In Phase One, we’ll also strive to notice similarities between the environment and the media/language we’ll re-construct that environment with. For example, the cave’s rhyzomatic tunnels and arms resemble mapped internet forms, and calcite deposits glistening with condensation emit reflections of focused geometric light; geologic pixels. Stalactites and stalagmites (common geological formations in lime-stone caves), articulate a natural expression of binary phenomena (as drop by drop, through immense stretches of time, these residual conical presences have been carved from above by dripping condensation, leaving below their reverse conical absences), perhaps planting in our primitive imaginations a model for binary code. Through such associations, we plan to both acknowledge and trace potential prototypes and origins of our new media tools, materials, and languages. We’ll explore how best to convey the magnitude and wonder of geologic time in an ephemeral, hardly physical, reconstruction.

Future Cave

The second installation is a reconstruction of the cave environment in the Cube Studio. Here, projection, video, and audio mediums (comprising documentation of the first installation and cave environment), are woven over sculptural and tactile forms, gossamer and solid scrims, and engulfed by the Cyclorama. This installation aims to integrate a wider audience, and introduce the less accessible environment of the actual cave through translation and simulation. Reconstructions through both digital and material tapestry and constellation aim to simulate the experience of the cave through large-scale visual and aural projections and physical constructions. They also aim to suggest the figure’s physical disorientation, and wonderment, or the quasi-spiritual influence of the magnificent monolithic caverns.

The Cube installation employs curiosity and explores meaning-making present in the comparison and synergies between the two enacted sites. A few driving questions include: If the futuristic cave and prehistoric cave are distinct, what structures of perception are employed in recognizing and naming those distinctions? How do we differentiate simulacrum from reality-construction, and where do those entities begin to blur, dovetail, or disintegrate? Can a futuristic cave also innovate viable prototypes for primitive dwellings on Mars, in virtual or actualized expeditions—or, more broadly questioning, what are the non-art applications for this fashion of Translation?

As we move forward with Phase Two, we expect to further develop facets comprising outreach, education, and interaction.

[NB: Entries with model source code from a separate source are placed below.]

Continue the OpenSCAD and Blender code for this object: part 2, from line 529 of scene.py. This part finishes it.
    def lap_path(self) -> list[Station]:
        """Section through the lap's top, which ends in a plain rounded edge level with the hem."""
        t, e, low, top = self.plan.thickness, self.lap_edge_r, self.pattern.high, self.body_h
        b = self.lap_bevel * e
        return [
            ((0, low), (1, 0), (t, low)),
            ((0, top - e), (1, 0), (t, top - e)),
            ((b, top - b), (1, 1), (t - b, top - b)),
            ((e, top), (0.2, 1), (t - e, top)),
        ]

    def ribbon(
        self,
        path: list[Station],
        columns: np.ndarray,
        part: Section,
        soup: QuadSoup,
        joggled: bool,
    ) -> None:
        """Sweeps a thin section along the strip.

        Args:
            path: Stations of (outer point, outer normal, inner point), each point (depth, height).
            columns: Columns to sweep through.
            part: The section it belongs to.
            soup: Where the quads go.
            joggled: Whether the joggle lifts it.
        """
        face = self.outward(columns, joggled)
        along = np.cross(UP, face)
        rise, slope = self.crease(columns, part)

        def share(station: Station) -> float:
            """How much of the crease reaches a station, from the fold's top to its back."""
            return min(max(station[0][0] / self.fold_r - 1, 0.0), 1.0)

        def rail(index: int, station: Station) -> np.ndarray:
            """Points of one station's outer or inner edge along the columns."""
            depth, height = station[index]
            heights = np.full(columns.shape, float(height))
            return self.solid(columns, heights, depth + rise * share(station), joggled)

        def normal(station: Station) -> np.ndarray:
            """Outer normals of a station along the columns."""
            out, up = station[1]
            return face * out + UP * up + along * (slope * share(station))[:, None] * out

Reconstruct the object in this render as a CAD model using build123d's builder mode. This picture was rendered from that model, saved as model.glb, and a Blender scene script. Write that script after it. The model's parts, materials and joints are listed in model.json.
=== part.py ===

For example, engagement with the environment’s interface may also occur through tagging or signage, through new media approaches, such as a graffiti phone application. Another area for development, includes community involvement in the form of a Cave Workshop, wherein we collaborate on larger scale, tactile, sculptural components of the installation, (for example, through invitation, with local High School/University/or community art/new media/or outdoors clubs). The Cave Workshop will provide guidance, while encouraging creative translation, efficient reconstruction, and inventive processes and use of materials. The Cave Workshop may also be paired with an initial field trip to Tawney Cave, as an experiential component. And further, it may integrate guided dialogue, wherein students are invited to reflect on the nature of authentic experiences, simulacrum, and reality construction, especially in the context of projection systems and screens. Such outreach would also introduce new audiences to our final installation—and integrate a wider and more diverse cohort of contributing artists. A similar invitation and reciprocal relationship will employ outreach to the VA Tech Caving Grotto. While their community is a valuable and knowledgeable resource, they may also wish to participate in a satellite exhibition, for example, showcasing their ‘cave notebooks,’ highlighting their visual and textual notations and maps, and giving further dimension to the languages and layers of language through which the cave can be encountered. This possibility would integrate a more diverse cohort of contributing artists, expand the depth of our proposal’s potential, and invite a wider audience to the final exhibition.